Everywhere there is a sense that the production has grown by accretion. Between them, Sewell, director Phillips and dramaturg Julie Rose have failed to arrive at a workable script. Weak gags and spurious set pieces have regretably survived – when somebody in Act III says ‘let’s baptise the cat’ there is more than a passing sense that the centre cannot hold. Given the lumbering text the strategy has been embellishment and encrustation. Designer Shaun Gurton’s giant set has concrete slab sides with a perspex mezzanine held by a wonky column and a spiral staircase.Various statuary clutter the back of the stage area while at the front a shallow pond with a swivel chair serves Gutso for his solos and Golgrutha her lobster metamorphosis. Bronwyn Jones’s skilful costumes are diverting in their variety but share with much else in the production an accidental quality.

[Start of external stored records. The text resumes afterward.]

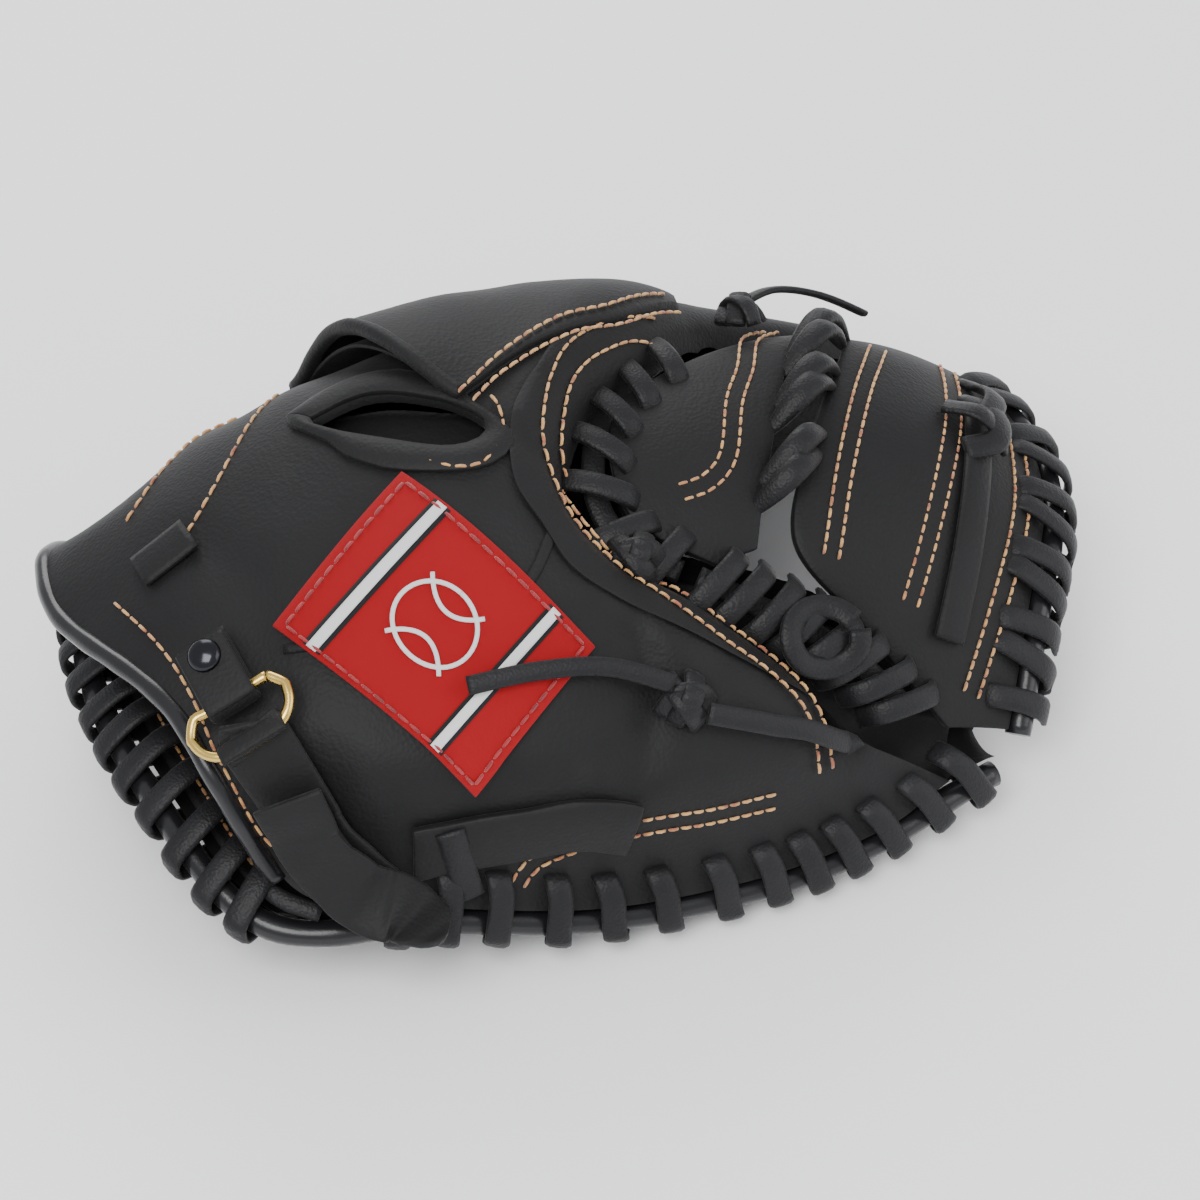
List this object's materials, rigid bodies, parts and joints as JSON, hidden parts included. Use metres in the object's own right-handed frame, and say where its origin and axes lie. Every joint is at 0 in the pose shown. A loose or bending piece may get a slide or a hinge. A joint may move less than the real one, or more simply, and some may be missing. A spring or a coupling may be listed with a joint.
{
  "type": "baseball catcher's mitt",
  "caption": "Padded leather catcher's mitt with a laced rim, a two-panel web, an index finger opening with a hood, and a wrist strap through a D-ring.",
  "frame": {"origin": "on the floor under the middle of the mitt's bounding box", "axes": "+X from the wrist towards the fingertips, +Z out of the back of the hand, thumb towards -Y, palm down"},
  "size_m": [0.2928, 0.1838, 0.1208],
  "materials": {
    "leather": "matte",
    "lining": "matte",
    "felt": "matte",
    "piping": "gloss",
    "lace": "satin",
    "patch": "matte",
    "brass": "polished",
    "steel": "gloss",
    "hook": "matte"
  },
  "bodies": {
    "hand": {"back_shell": "leather", "palm_shell": "leather", "finger_pad": "felt", "palm_pad": "felt", "heel_pad": "felt", "hand_lining": "lining", "crotch_binding": "leather", "stall_wall_1": "lining", "stall_wall_2": "lining", "index_hole_welt": "leather", "index_hood": "leather", "finger_piping": "piping", "heel_piping": "piping", "wrist_binding": "piping", "finger_lace": "lace", "heel_lace": "lace", "web_inner_panel": "leather", "web_outer_panel": "leather", "web_gap_lace_1": "lace", "web_gap_lace_2": "lace", "web_gap_lace_3": "lace", "web_strap": "leather", "web_rim_piping": "piping", "crotch_lace": "lace", "web_tail": "lace", "label_patch": "patch", "label_tail": "lace", "d_ring": "brass", "ring_tab": "leather", "tab_rivet": "steel", "pull_strap": "leather"},
    "thumb": {"thumb_back_shell": "leather", "thumb_palm_shell": "leather", "thumb_pad": "felt", "thumb_lining": "lining", "thumb_binding": "leather", "thumb_piping": "piping", "thumb_lace": "lace", "thumb_crotch_lace": "lace", "thumb_tie": "lace", "thumb_band": "leather"},
    "strap_end": {"strap_tail": "leather", "hook_pad": "hook"}
  },
  "joints": [
    {"name": "thumb_fold", "type": "hinge", "parent": "hand", "child": "thumb", "pos_m": [-0.0229, -0.0269, 0.0418], "axis": [0.786, 0.414, 0.459], "range_deg": [0, 20], "deforming": ["web_inner_panel", "web_outer_panel", "web_gap_lace_1", "web_gap_lace_2", "web_gap_lace_3", "web_strap", "web_rim_piping", "crotch_lace", "label_tail", "thumb_crotch_lace"]},
    {"name": "strap_peel", "type": "hinge", "parent": "hand", "child": "strap_end", "pos_m": [-0.1032, -0.0561, 0.0679], "axis": [-0.9122, -0.0253, -0.4089], "range_deg": [0, 110]}
  ]
}
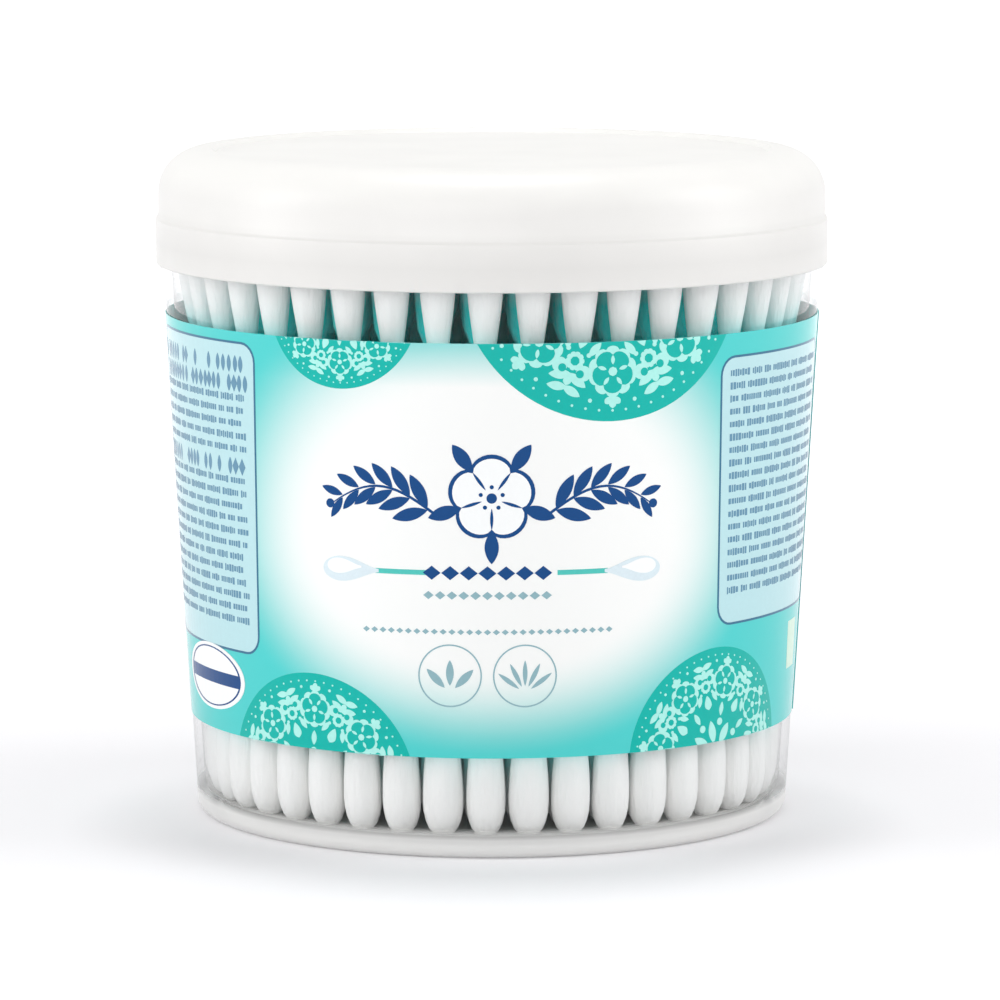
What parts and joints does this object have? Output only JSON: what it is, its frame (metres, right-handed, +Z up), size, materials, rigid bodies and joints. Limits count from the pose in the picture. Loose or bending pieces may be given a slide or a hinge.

The lighting design by Mark Shelton is a departure from his usually judicious work – the luridly expressionist greens and reds seem almost cynically mechanical. As are many of Ian McDonald’s keyboard fills- scrollops of Phantom-like organ or synth sound effects keyed to the action like looney tunes.
Director Simon Phillips has presided over a production that has many of the ingredients of success but he has trusted too much in his flair for theatrical gloss. Sewell’s unshapely script is full of dramatic interest but it’s present draft is too capricious for success. King Golgrutha marks an uncertain departure into comedy for Stephen Sewell. Still he dares to reveal to us the dangerous banality of true feeling and the viciousness of our social structures and still he can write with poetic force but when he relinquishes the lyric grandeur of the earlier work for the grotesque panto of King Golgrutha the result is perilously close to a mess of pottage.
The Adelaide Review, No.91, August, 1991, pp.35-6.